With only 1 scenario identified, this initiative is already worth over $1,000,000.  A suite of such possible scenarios that align with the business leaders’ strategy, when quantified and contrasted against the cost of delivering the capability, helps everyone to understand the initiatives value add to the business and in doing so, if push comes to shove can help the business to prioritize these efforts. 

IT would also utilize a similar methodology to quantify the cost of any proposed project.  Without requirements, a similar approach to identifying a range of hours based upon heuristics and historic data (if available) could be modeled.  See below.

Figure 3: IT Estimate Example


Without any requirements analysis being completed, we have a method to have an initial starting point for this effort.  And because we have used such a wide range for each phase, and have developed these ranges by working with your experienced IT staff, the likelihood of the effort exceeding 845 hours is minimized.  The ranges are large and the estimate may be large because at this moment, uncertainty is at its highest.  As the ask becomes clearer and the tasks become better understood, uncertainty will also decline and as one would expect, these ranges will narrow and the effort’s costs will fall.   
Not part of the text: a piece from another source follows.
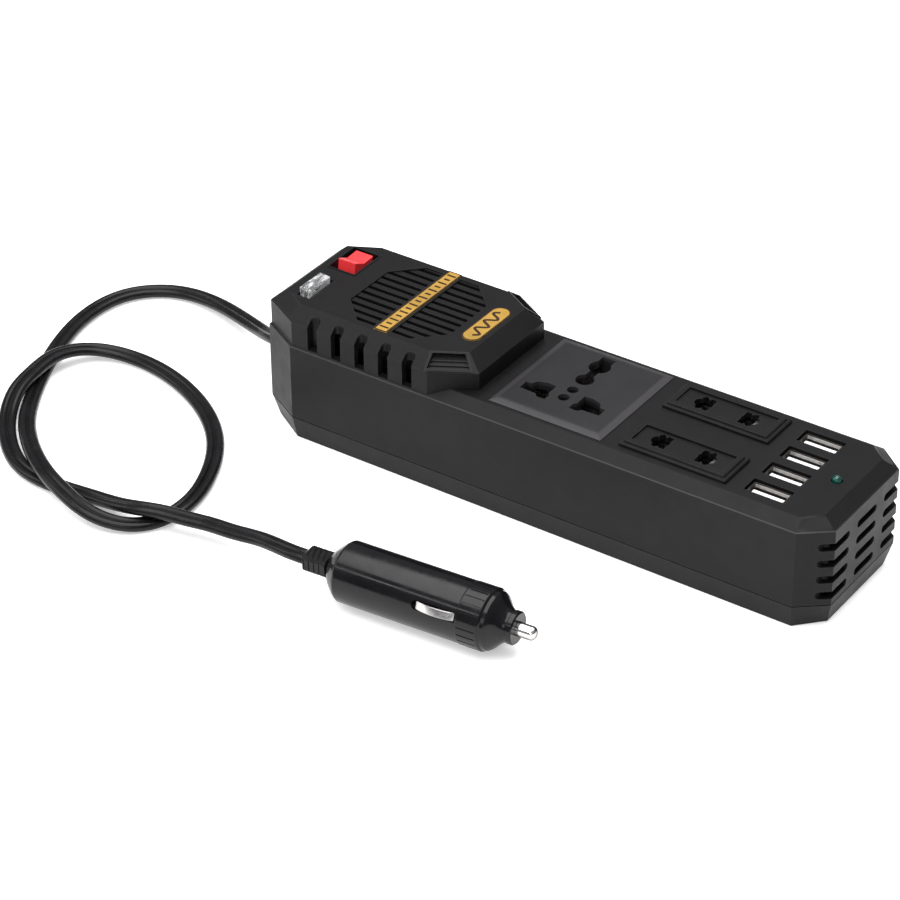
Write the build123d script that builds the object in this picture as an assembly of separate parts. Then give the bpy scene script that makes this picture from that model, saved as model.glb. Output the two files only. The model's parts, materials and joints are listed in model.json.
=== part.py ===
from build123d import *
from math import hypot
import os

# Mains power inverter for a vehicle: long eight-sided case, fan cowl, outlets, USB ports and 12 V plug.
# Millimetres.  The origin is the centre of the case's bottom face, +Z is up, +X runs towards the vented
# end and -X towards the fan cowl and the cable.

# ---------------------------------------------------------------- case
CASE_LENGTH = 216.0
CASE_WIDTH = 56.3
HALF_LENGTH = CASE_LENGTH / 2
HALF_WIDTH = CASE_WIDTH / 2
FOOT_BEVEL_Z = 8.1              # top of the bevel that runs round the foot of the case
FOOT_GROOVE = 0.35              # width and depth of the line above it
SEAM_Z = 36.0                   # parting line between the two shells
DECK_Z = 39.0                   # flat top that carries the outlets
COWL_BEVEL_Z = 45.4             # where the cowl's walls turn into its bevel
COWL_Z = 49.9                   # top of the fan cowl
WALL = 2.2
REAR_CORNER = (14.5, 8.0)       # corner cut at the cable end, along X and along Y
FRONT_CORNER = (9.6, 7.85)      # corner cut at the vented end
FOOT_INSET = (2.0, 1.45)        # how far the foot stands in, at the ends and at the sides
FOOT_REAR_CORNER = (13.3, 8.2)
FOOT_FRONT_CORNER = (8.1, 8.6)
LEDGE = 0.6                     # the cowl stands this far in from the lower shell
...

In conclusion, with minimal effort and an ask that our managers (IT and Business) to think more deeply about how an IT deliverable will impact the company generally and their world specifically, it is possible to deliver upon the goal of every CIO, “to deliver solutions with clear, measurable business value.”  One part of making this approach real that I have not addressed is who will build out these scenarios and develop these estimates?  I would suggest that Business Analysts along with the IT Manager be the ones tasked with gathering this data and building these models.  The Business Analyst will develop insight into the business beyond its processes and the IT Manager will better understand how data and technology are used to support the firm’s strategic initiatives as well as develop relationships that will benefit the firm overall as IT transforms from being a customer service organization into a strategic partner.